I consider myself father first and geek second, though some people may have different ideas about this. Tonight it happened the two met. With their mother away for a week vacation, my two sons have ample opportunity to try out every trick in their book on their beloved father (that would be me). At the same time, with my significant other away, I can take out my book as well – and meet their challenge. One of the frequent battles in our home is bedtime. It’s not that they protest when asked to retire. They will happily go upstairs. But everything from there takes for ever – undressing, neatly folding up and putting away their day time clothes, getting their pyjamas on, brushing their teeth and… the bed time story.
I have tried several ‘instruments’ for speeding up this process. Some I am not particularly proud of either. And none really worked – it still takes perhaps an hour from ‘time to go the bed’ until lights out. Tonight for some bizarre reason, I decided to apply the MoSCoW principle together with a timebox. And that seems to work quite well. The ‘project’ of getting them in bed with all the Must haves, the Should’s as well and their one big Could to some extent was completed on time – the main objective. There was no real budget involved and the quality was satisfactory (especially with their mother out of the way and not able to perform inspection of facial remants, dirty nails and unfolded clothes).

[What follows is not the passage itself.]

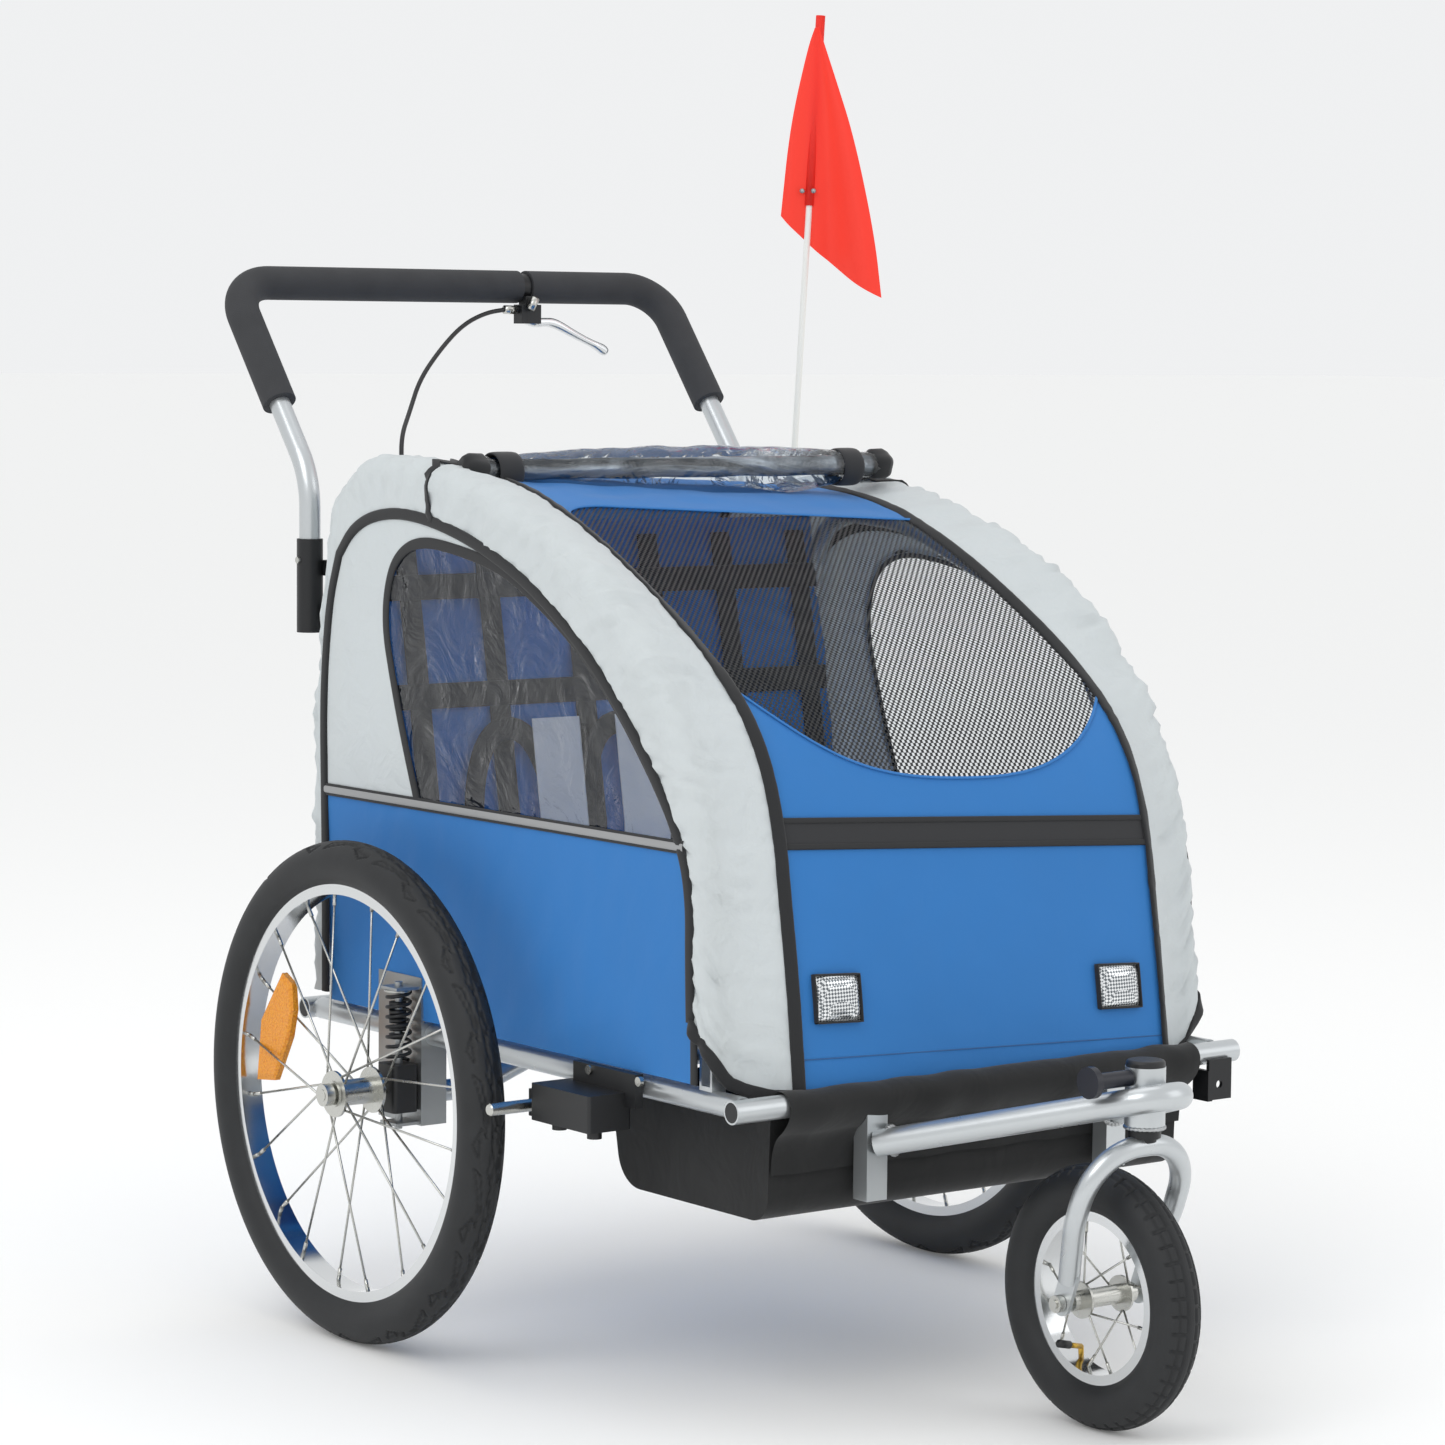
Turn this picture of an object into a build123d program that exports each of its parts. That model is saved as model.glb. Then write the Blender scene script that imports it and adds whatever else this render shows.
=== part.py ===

It is quite silly of course to ramble on about IT project management concepts and apply them to such a private environment. However, I do see some parallels that will now make me more conscious both at work and at home. What happened (I think) was:
The priorities were pretty clear – the way I see it at least:
- Must – Undress, Pyjamas, Brush Teeth
- Should – Scrub Face and Hands, Fold clothes
- Could – read story
- Will not – yell, cry, watch tv
The timebox was set at 8.15pm. At that time, they would be in their own beds, lights out. I explained it to them, made it clear that whatever reading I could do would be over at that time and that it would be up to them to make the most of it. Of course they also were directly impacting each other: one bothering the other would eat out of their shared story time.
Well, obivously the analogy does fall flat very quickly. At the same, with this clear timebox in mind as well as the priorities (and order) of activities agreed between the three of us, things worked out very well. Hardly any annoyance on my part, lots of story time for them and an early start to my own evening as well.
Let’s see whatever principles from work I can apply in a similar fashion. Surely there are design patterns for raising children that are counterparts of OO or SOA design patterns?
By the way, MoSCoW sort of lacks a level when it comes to being a father. A Super M category as it were. Because whatever happens, whatever the state of the timebox: my children will not go to sleep without a good night kiss.
7 thoughts on “Applying MoSCoW principles to parenthood – and it works…!”
Same here LOL…love it.
Like p3t0r says, it is a common mistake to think that W is Will not have. To have these requirements in is to formulate it as non desirable behavior and make them a must have, ie “don’t cry” or “don’t watch tv”. So you can still avoid the crying etc.
Officially the W doesn’t mean ‘will not’ but: W – WON’T have this time but WOULD like in the future. I assume you’ve adjusted the MoSCoW definition mainly to avoid yelling and crying fully?
LOL, Lucas! Did you see that performance of Brigitte Kaandorp being the owner of three ‘companies’ she is managing? if not, you definitely should! You will find so many parallels in managing companies/projects and taking care of children.
Good luck on your projects!
Ha !! So I’m not the only one that has seen the parallels between project management and parenthood, or used those techniques on their families. My (now grown) kids still give me a rough time about project planning some of their life, and that wasn’t just task management, dependencies, and resource allocation.
Of course, you’ll probably find that parenting slips over into project management too. Learn to share. Telling a lie only makes it worse. And “Things are not fair. Fair is a four letter word that starts with F, and we don’t use those words.”